Crypts seems to melt a lot. I have a pair of kribs and 6 pygmy corydoras. As for water parameter 16GH, 8PH, 3KH. Tap water from where i make WC is the same.

What could be the problem? Water temp is around 27-28degrees Celsius.
Quote:
substrate is enriched. Seachem Flourite Black Sand. No fertiliser tab ( Do not think that i need ). Temp is 27 degrees celclius.

Light i am using T8 Day-Lite from Juwel.JUWEL Aquarium Homepage It is on for 10 hour per day. I do not know the kelvin ratings thogh.
Last thing first, on their website you can click on "Lighting" and then "Day" and it says the tube is 9000K. That's pretty high in the blue with little red. Could be one problem with crypts melting.

Another crypts problem may be your high pH. This depends upon the species; some crypts do not do well in hard, basic water, some will if it is slightly (low 7's pH). Check the species in our profiles, this is mentioned.

Crypts melting means something has changed in either water parameters, nutrients or light. Or they have been disturbed (roots). All crypts do not like changes in any of these areas, and will often melt in response to any one of them. A few species are more resilient, this also is noted in the profiles.

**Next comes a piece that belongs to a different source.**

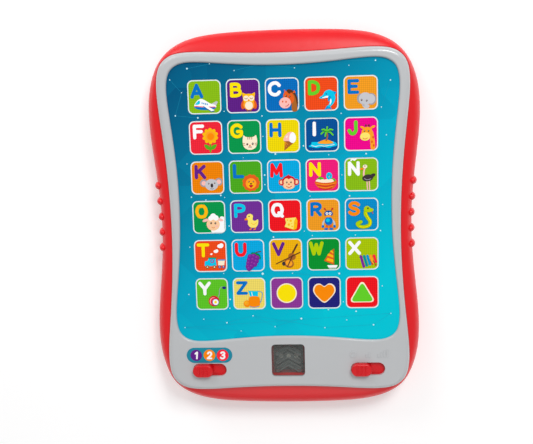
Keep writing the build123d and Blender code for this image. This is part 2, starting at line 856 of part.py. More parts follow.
cone_rim = speaker_radius - speaker_rim - speaker_wall - 2 * slip
cone_low = back_wall + 2 * slip
cone_high = cone_low + cone_lift
with BuildPart() as cone_form:
    with BuildSketch(Plane.XZ):
        with BuildLine():
            Polyline(
                (0, cone_high),
                (cone_cap_radius, cone_high),
                (cone_rim, cone_low),
                (cone_rim, cone_low + cone_thickness),
                (cone_cap_radius, cone_high + cone_thickness),
                (0, cone_high + cone_thickness),
                close=True,
            )
        make_face()
    revolve(axis=Axis.Z)
with BuildPart() as speaker_cone:
    with Locations((0, speaker_middle_y)):
        add(cone_form.part)
save(speaker_cone.part, "speaker_cone")

with BuildPart() as speaker_magnet:
    with Locations((0, speaker_middle_y, speaker_back)):
        Cylinder(magnet_radius, magnet_height, align=up)
    fillet(speaker_magnet.faces().sort_by(Axis.Z)[-1].edges(), magnet_height / 6)
save(speaker_magnet.part, "speaker_magnet")

clamp_inside = speaker_radius - speaker_rim
with BuildPart() as speaker_clamp:
    with BuildSketch(Plane.XY.offset(speaker_rim_top)):
        with Locations((0, speaker_middle_y)):
            Circle(speaker_radius + slip + locating_wall)
        with Locations(*speaker_screw_places):
            Circle(clamp_ear_radius)
        with Locations((0, speaker_middle_y)):
            Circle(clamp_inside, mode=Mode.SUBTRACT)
        with Locations(*speaker_screw_places):
            Circle(small_screw_radius + shank_gap, mode=Mode.SUBTRACT)
    extrude(amount=clamp_thickness)
save(speaker_clamp.part, "speaker_clamp")

# ---------------------------------------------------------------- light window
lens_side = window_side - 2 * slip
lens_corner = window_corner - slip
with BuildPart() as window_lens:
    with BuildSketch(Plane.XY.offset(lens_seat)):
        with Locations((0, window_middle_y)):
            flange_side = window_side + 2 * lens_flange
            RectangleRounded(flange_side, flange_side, window_corner)
    extrude(amount=lens_flange_thickness)
    with BuildSketch(Plane.XY.offset(bezel_skin)):
        with Locations((0, window_middle_y)):
            RectangleRounded(lens_side, lens_side, lens_corner)
    extrude(amount=bezel_wall - lens_sink)
save(window_lens.part, "window_lens")

with BuildPart() as light_guide:
    with BuildSketch(Plane.XY.offset(guide_seat)):
        with Locations((0, window_middle_y)):
            Rectangle(lens_side, lens_side)
    extrude(amount=guide_base)
    with BuildSketch(Plane.XY.offset(guide_seat + guide_base)):
        for row in range(chevron_count):
            peak = window_middle_y + chevron_peak - row * chevron_pitch
            with BuildLine():
                Polyline(
                    (-chevron_half, peak - chevron_rise),
                    (0, peak),
                    (chevron_half, peak - chevron_rise),
                    (chevron_half, peak - chevron_rise - chevron_width),
                    (0, peak - chevron_width),
                    (-chevron_half, peak - chevron_rise - chevron_width),
                    close=True,
                )
            make_face()
        fillet(vertices(), chevron_round)
    extrude(amount=chevron_height)
save(light_guide.part, "light_guide")

with BuildPart() as led_board:
    with BuildSketch(Plane.XY.offset(well_bottom)):
        with Locations((0, window_middle_y)):
            Rectangle(2 * led_board_half_x, 2 * led_board_half_y)
        with Locations(*[(side * led_screw_x, window_middle_y) for side in (-1, 1)]):
            Circle(small_screw_radius + shank_gap, mode=Mode.SUBTRACT)
    extrude(amount=-board_thickness)
save(led_board.part, "led_board")

with BuildPart() as indicator_leds:
    for led in range(led_count):
        led_x = (led - (led_count - 1) / 2) * led_pitch
        with Locations((led_x, window_middle_y, well_bottom)):
            Cylinder(led_radius, led_height, align=up)
    fillet(indicator_leds.faces().filter_by(Plane.XY).group_by(Axis.Z)[-1].edges(), led_height / 2)
save(indicator_leds.part, "indicator_leds")

# ---------------------------------------------------------------- label, knobs and switches
with BuildPart() as mode_label:
    with BuildSketch(Plane.XY.offset(bezel_top)):
        with Locations((label_middle_x, label_middle_y)):
            SlotOverall(label_length, label_width)
    extrude(amount=label_thickness)
save(mode_label.part, "mode_label")

post_room = (knob_travel + post_length + 2 * moving_gap, post_width + 2 * moving_gap)
for slot_name, slot_x in slot_places.items():
    knob_x = slot_x + knob_offset
    with BuildPart() as knob:
        with BuildSketch(Plane.XY.offset(flange_top)):
            with Locations((knob_x, slot_middle_y)):
                SlotOverall(knob_length, knob_width)
        extrude(amount=bezel_top + knob_proud - flange_top)
        fillet(knob.faces().sort_by(Axis.Z)[-1].edges(), knob_edge)
        for rib in range(knob_rib_count):
            rib_x = knob_x + (rib - (knob_rib_count - 1) / 2) * knob_rib_pitch
            with Locations((rib_x, slot_middle_y, bezel_top + knob_proud)):
                Box(knob_rib_width, knob_rib_length, 2 * knob_rib_height)
        rib_tops = knob.faces().filter_by(Plane.XY).group_by(Axis.Z)[-1]
        fillet(rib_tops.edges().filter_by(Axis.Y), knob_rib_width / 3)
        with BuildSketch(Plane.XY.offset(flange_bottom)):
            with Locations((knob_x, slot_middle_y)):
                flange_length = slot_length + knob_travel + 2 * flange_lap
                RectangleRounded(flange_length, flange_width, flange_corner)
        extrude(amount=flange_thickness)
        with Locations((knob_x, slot_middle_y, flange_bottom)):
            post_height = flange_bottom - deck_underside + post_depth
            Box(post_length, post_width, post_height, align=down)
    save(knob.part, f"{slot_name}_knob")
    with BuildPart() as switch:
        with Locations((slot_x, slot_middle_y, deck_underside)):
            Box(switch_length, switch_width, switch_height, align=down)
            Box(*post_room, 2 * (post_depth + moving_gap), mode=Mode.SUBTRACT)
    save(switch.part, f"{slot_name}_switch")

# ---------------------------------------------------------------- battery bay
with BuildPart() as battery_door:
    with BuildSketch(Plane.XY.offset(door_sink)):
        with Locations((0, (hinge_y + bay_high_y - door_gap) / 2)):
            Rectangle(2 * door_half_x, bay_high_y - door_gap - hinge_y)
        with Locations((0, door_screw_y)):
            Circle(tongue_radius)
        with Locations((0, (bay_high_y - door_gap + door_screw_y) / 2)):
            Rectangle(2 * tongue_radius, door_screw_y - bay_high_y + door_gap)
    extrude(amount=door_thickness)
    with Locations(Location((0, hinge_y, hinge_z), (0, 90, 0))):
        Cylinder(hinge_radius, 2 * door_half_x)
    with Locations(*[(x, hinge_y, hinge_z) for x in tab_places]):
        neck = tab_bottom + tab_thickness - hinge_z
        Box(tab_width, tab_neck, neck, align=(Align.CENTER, Align.MIN, Align.MIN))
    with Locations(*[(x, tab_tip_y, tab_bottom) for x in tab_places]):
        reach = hinge_y + tab_neck - tab_tip_y
        Box(tab_width, reach, tab_thickness, align=(Align.CENTER, Align.MIN, Align.MIN))
    with Locations((0, door_screw_y, door_sink)):
        Cylinder(screw_radius + moving_gap / 2, door_thickness, align=up, mode=Mode.SUBTRACT)
        Cylinder(
            screw_head_radius + moving_gap, door_head_height + slip, align=up, mode=Mode.SUBTRACT
        )
save(battery_door.part, "battery_door")

with BuildPart() as battery_door_screw:
    with Locations((0, door_screw_y, door_sink + slip)):
        Cylinder(screw_head_radius, door_head_height - slip, align=up)
        Cylinder(screw_radius, door_screw_length, align=up)
        cross_recess(drive_depth)
save(battery_door_screw.part, "battery_door_screw")

with BuildPart() as battery_cells:
    for index, y in enumerate(cell_ys):
        facing = 1 - 2 * (index % 2)
        nub_tip_x = facing * (bay_half_x - contact_thickness)
        with Locations(Location((nub_tip_x, y, cell_z), (0, -90 * facing, 0))):
            Cylinder(cell_nub_radius, cell_nub_length, align=up)
        can_x = nub_tip_x - facing * cell_nub_length
        with Locations(Location((can_x, y, cell_z), (0, -90 * facing, 0))):
            Cylinder(cell_radius, cell_length - cell_nub_length, align=up)
save(battery_cells.part, "battery_cells")

with BuildPart() as battery_contacts:
    for y in cell_ys:
        for side in (-1, 1):
            with Locations((side * (bay_half_x - contact_thickness / 2), y, cell_z)):
                Box(contact_thickness, contact_side, contact_side)
save(battery_contacts.part, "battery_contacts")

with BuildPart() as battery_springs:
    spring_room = 2 * bay_half_x - 2 * contact_thickness - cell_length
    spring_rise = spring_room - 2 * spring_wire - 2 * spring_end_gap
    for index, y in enumerate(cell_ys):
        facing = 1 - 2 * (index % 2)
        start_x = -facing * (bay_half_x - contact_thickness - spring_wire - spring_end_gap)
        with BuildLine() as coil:
            Helix(
                pitch=spring_rise / spring_turns,
                height=spring_rise,
                radius=spring_radius,
                center=(start_x, y, cell_z),
                direction=(facing, 0, 0),
            )
        with BuildSketch(coil.line ^ 0):
            Circle(spring_wire)
        sweep(path=coil.line, is_frenet=True)
save(battery_springs.part, "battery_springs")

# ---------------------------------------------------------------- fasteners
with BuildPart() as housing_screws:
    with Locations(*[(x, y, well_depth) for x, y in housing_screw_places]):
        Cylinder(screw_head_radius, screw_head_height, align=down)
        Cylinder(screw_radius, deck_underside - well_depth - screw_tip_gap, align=up)
    with Locations(*[(x, y, well_depth - screw_head_height) for x, y in housing_screw_places]):
        cross_recess(drive_depth)
save(housing_screws.part, "housing_screws")

# Small screws: where the head bears, how far the shank goes, and which way it points
small_screws = [
    (speaker_screw_places, speaker_rim_top + clamp_thickness, back_wall / 2 + slip),
    (main_screw_places, main_board_top, back_wall + slip),
    (board_screw_places, board_underside, board_underside + board_screw_length),
    (
        [(side * led_screw_x, window_middle_y) for side in (-1, 1)],
        well_bottom - board_thickness,
        deck_underside,
    ),
    (
        [(side * bezel_screw_x, window_middle_y) for side in (-1, 1)],
        deck_underside,
        bezel_skin - slip,
    ),
]
with BuildPart() as inner_screws:
    for places, seat, tip in small_screws:
        turned = 0 if tip > seat else 180
        spots = [Location((x, y, seat), (turned, 0, 0)) for x, y in places]
        with Locations(*spots):
            Cylinder(small_head_radius, small_head_height, align=down)
            Cylinder(small_screw_radius, abs(tip - seat), align=up)
save(inner_screws.part, "inner_screws")
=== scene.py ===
"""Looks of the kids toy tablet: finishes, printed keys, film art, light and camera.

Metres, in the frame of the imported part: +Z out of the screen, +Y to the top edge.
Drawings on the keys are written in millimetres from the middle of their key.
"""

import json
import logging
import math
from dataclasses import dataclass, field
from enum import Enum

import bmesh
import bpy
from mathutils import Matrix, Vector

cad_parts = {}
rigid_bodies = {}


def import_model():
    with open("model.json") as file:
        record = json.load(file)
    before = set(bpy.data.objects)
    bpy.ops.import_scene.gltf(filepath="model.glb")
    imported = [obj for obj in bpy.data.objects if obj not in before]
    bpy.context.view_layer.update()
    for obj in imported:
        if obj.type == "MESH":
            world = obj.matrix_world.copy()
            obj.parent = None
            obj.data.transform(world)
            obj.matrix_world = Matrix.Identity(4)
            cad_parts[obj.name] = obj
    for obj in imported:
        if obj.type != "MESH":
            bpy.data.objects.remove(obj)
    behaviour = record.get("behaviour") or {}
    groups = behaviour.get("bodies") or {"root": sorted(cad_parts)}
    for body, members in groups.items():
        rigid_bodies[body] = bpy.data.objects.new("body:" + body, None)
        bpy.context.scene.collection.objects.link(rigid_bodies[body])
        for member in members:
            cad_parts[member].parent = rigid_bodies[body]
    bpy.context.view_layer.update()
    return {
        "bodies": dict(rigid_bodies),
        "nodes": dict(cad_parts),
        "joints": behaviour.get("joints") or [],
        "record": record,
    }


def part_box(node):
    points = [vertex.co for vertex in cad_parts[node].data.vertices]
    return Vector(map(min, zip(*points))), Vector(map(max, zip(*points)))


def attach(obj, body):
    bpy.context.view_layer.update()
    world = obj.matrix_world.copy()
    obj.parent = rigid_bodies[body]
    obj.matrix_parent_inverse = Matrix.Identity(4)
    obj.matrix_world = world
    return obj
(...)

Your temperature is quite high--is there a reason? Corydoras pygmaeus would be happier at a lower temp (profile notes 22-26C as preferred range). A degree or two may seem trivial to us, but to the fish in the water which controls their internal temp it is significant. And 1 Celsius degree equals about 2 F degrees in this range. As redchigh noted, this may also be the issue with the marsilea.

Fish and plants "work harder" at higher temperatures, and oxygen is in less supply (more important for fish), so maintaining fish and plants within the lower end of their preferred ranges is usually better.